A document referred to someone applying for an Australian carer visa in order to care for a relative who was referred to by name and as the sponsor, the Australian relative requiring care and
the caree
Caree, as the reciprocal of carer, makes sense and uses an established pattern of English words, and it it is difficult to think of any other suitable word, but it looks and sounds very strange, and is very, very rare. Google first asked me if I meant carer, then career, and Pages for Mac changed it to career (even though that doesn’t make sense in any likely context).
One of the few official sources in which I found it used is the Australian government’s Social Security Guide (which was not the provision in question in the document I was editing). It simply says that a caree is “a person receiving a substantial level of care” and a carer or care provider is “a person who is providing a substantial level of care to a caree”.
Not surprisingly, Google Ngrams shows that the usage of caree is minimal. Surprisingly, it shows that carer has been widely used only since the late 1970s.

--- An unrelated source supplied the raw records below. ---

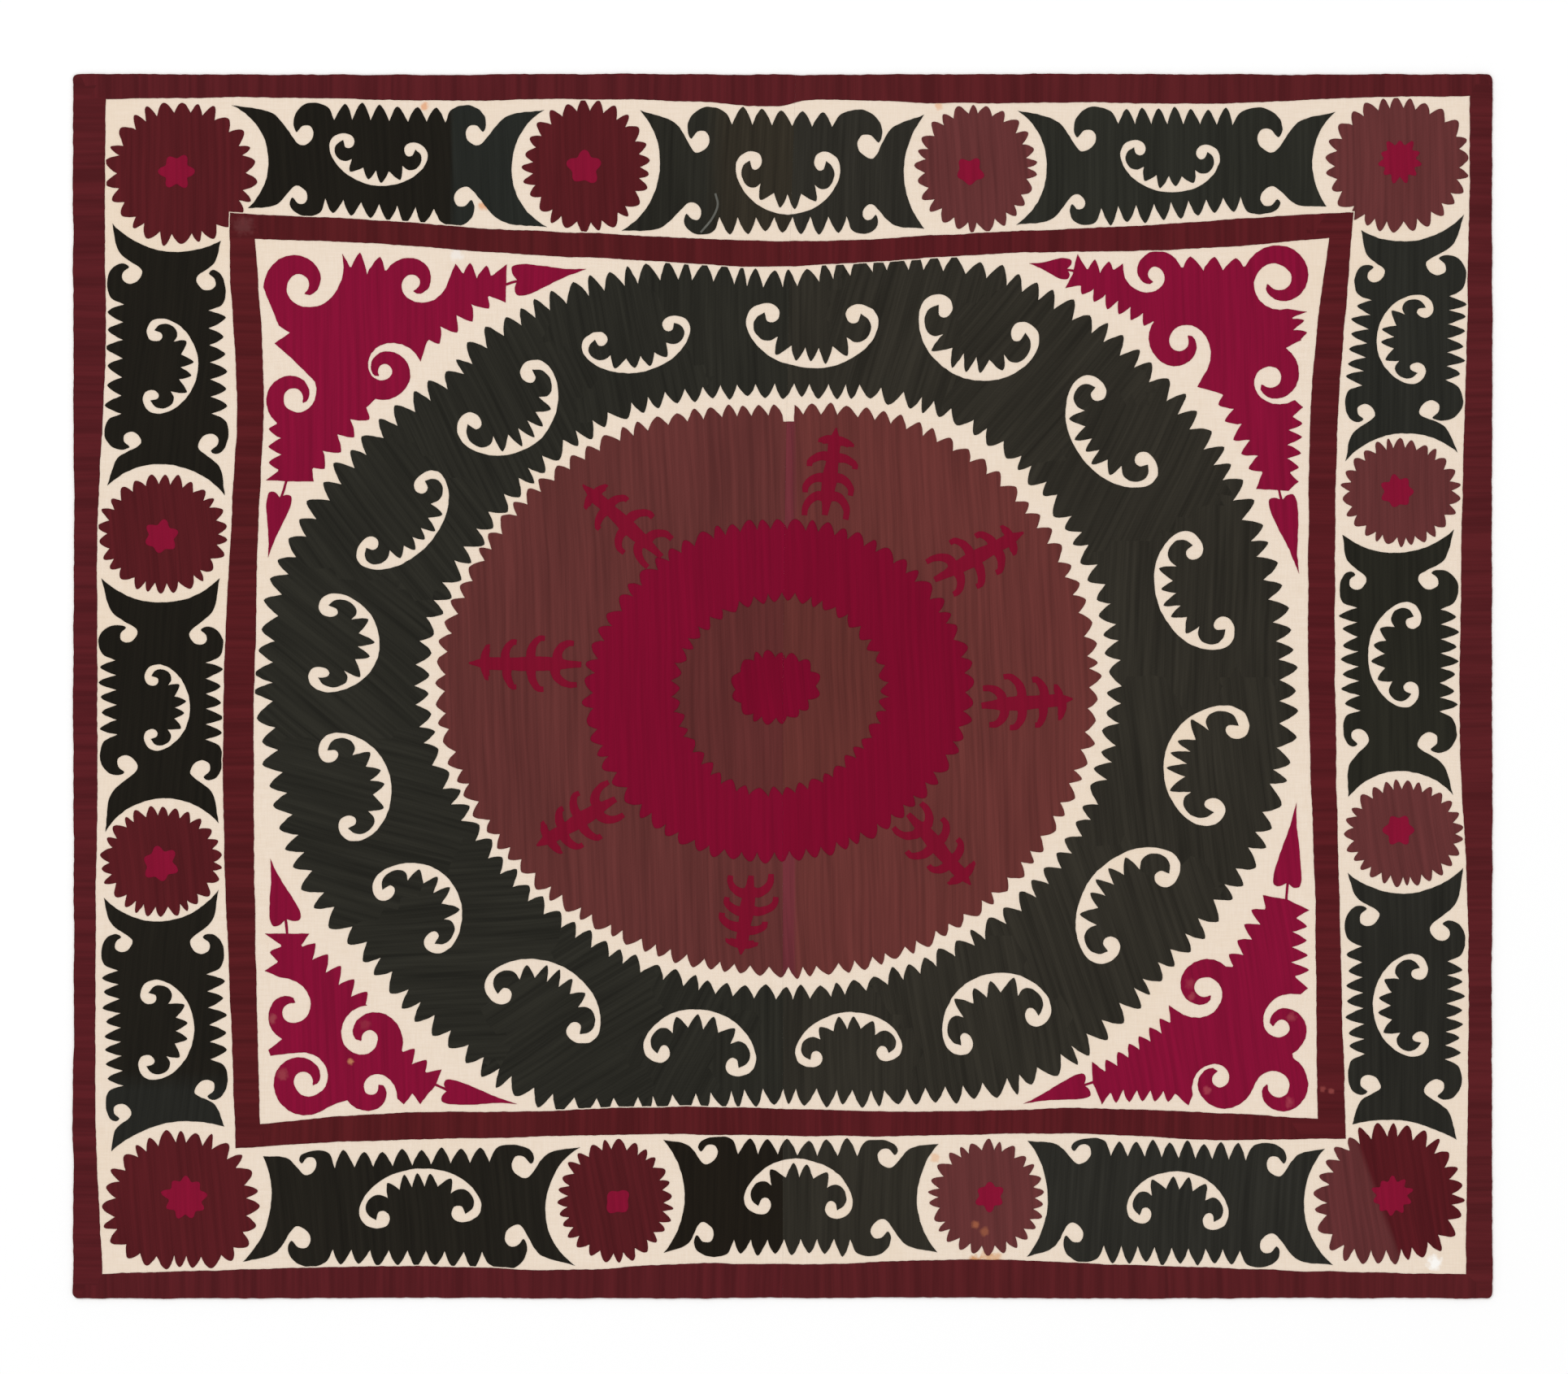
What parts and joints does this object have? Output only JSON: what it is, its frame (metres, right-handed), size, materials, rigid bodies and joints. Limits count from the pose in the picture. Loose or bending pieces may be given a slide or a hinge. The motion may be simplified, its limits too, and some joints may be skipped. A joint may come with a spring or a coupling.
{
  "type": "embroidered suzani textile",
  "caption": "Flat rectangular suzani hanging: two cotton panels sewn along a centre seam and couched with silk rounds, scrolling borders and corner motifs.",
  "frame": {"origin": "centre of the cloth's rectangle, on its underside, which lies on the surface", "axes": "+Z out of the embroidered face, +Y to the cloth's top edge along the centre seam, +X to its right edge as seen from the front"},
  "size_m": [1.746, 1.506, 0.0026],
  "materials": {
    "cotton": "plain-weave unbleached cotton",
    "maroon": "maroon silk couching, soft sheen",
    "brown": "red-brown silk couching, soft sheen",
    "magenta": "deep magenta silk couching, soft sheen",
    "black": "green-black silk couching, soft sheen"
  },
  "bodies": {
    "root": {"cartouche_bottom_a": "black", "cartouche_bottom_b_left": "black", "cartouche_bottom_b_right": "black", "cartouche_bottom_c": "black", "cartouche_left_a": "black", "cartouche_left_b": "black", "cartouche_left_c": "black", "cartouche_right_a": "black", "cartouche_right_b": "black", "cartouche_right_c": "black", "cartouche_top_a": "black", "cartouche_top_b_left": "black", "cartouche_top_b_right": "black", "cartouche_top_c": "black", "disc_left": "brown", "disc_right": "brown", "heart_left": "magenta", "heart_right": "magenta", "inner_band_left": "maroon", "inner_band_right": "maroon", "inner_disc_left": "brown", "inner_disc_right": "brown", "outer_band_left": "maroon", "outer_band_right": "maroon", "panel_left": "cotton", "panel_right": "cotton", "pink_ring_left": "magenta", "pink_ring_right": "magenta", "ring_left": "black", "ring_right": "black", "rosette_bottom_a": "maroon", "rosette_bottom_b": "maroon", "rosette_bottom_c": "brown", "rosette_bottom_d": "brown", "rosette_left_a": "maroon", "rosette_left_b": "maroon", "rosette_right_a": "brown", "rosette_right_b": "brown", "rosette_top_a": "maroon", "rosette_top_b": "maroon", "rosette_top_c": "brown", "rosette_top_d": "brown", "spandrel_bottom_left": "magenta", "spandrel_bottom_right": "magenta", "spandrel_top_left": "magenta", "spandrel_top_right": "magenta"}
  },
  "joints": []
}
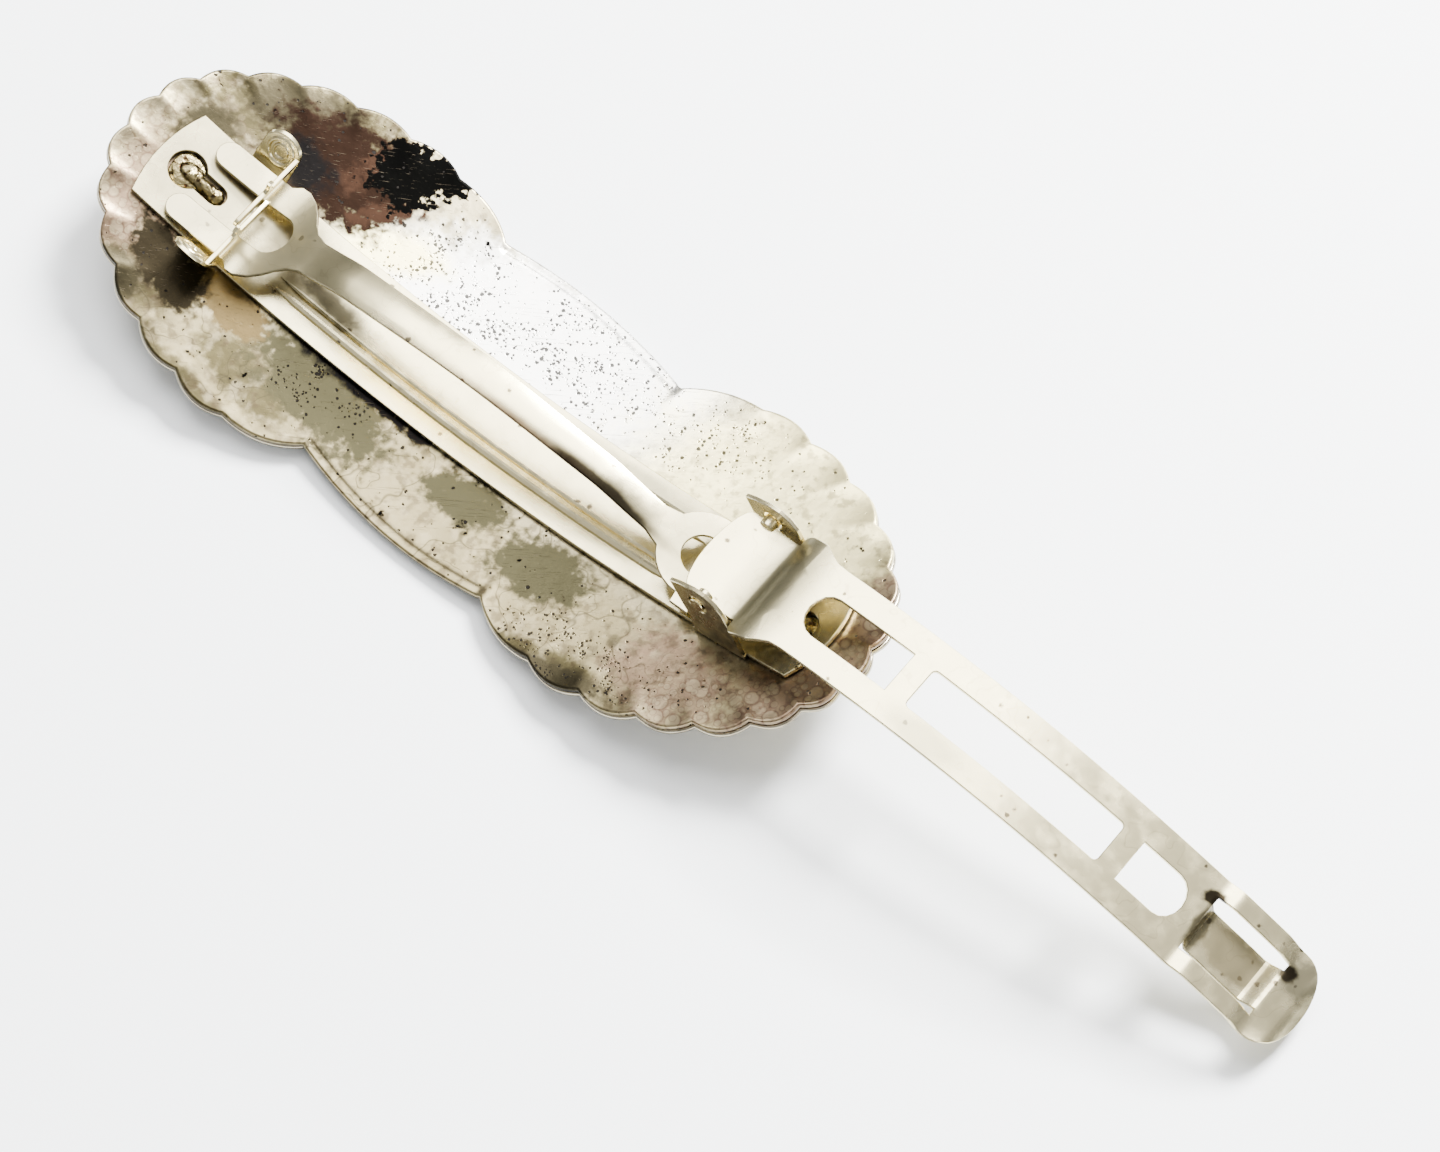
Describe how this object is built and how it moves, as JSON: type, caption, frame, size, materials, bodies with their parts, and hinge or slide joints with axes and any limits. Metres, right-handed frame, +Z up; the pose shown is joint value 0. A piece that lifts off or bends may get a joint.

I don’t know what people providing care were called before that.
I can’t recommend or not recommend caree. I doubt if any writers of government guides are going to check my blog before they use it.
“carer” is probably rare (there are few words rarer than “carer”) due to the proximate “r” sounds. More common are “caretaker” and “caregiver,” which you would think apply respectively to the two individuals on either end of a caring transaction, but in fact don’t. It seems generally that caretakers care for nonhuman entities and caregivers care for people.
The “er” / “ee” pattern has a few exceptions and/or ambiguities. For example, an “attendee” isn’t a concert or event being attended, or even a member of the noble class being served by servants; why the word isn’t “attender” instead, I don’t know. (It seems that “-ee” words always refer to persons and never objects or abstractions.)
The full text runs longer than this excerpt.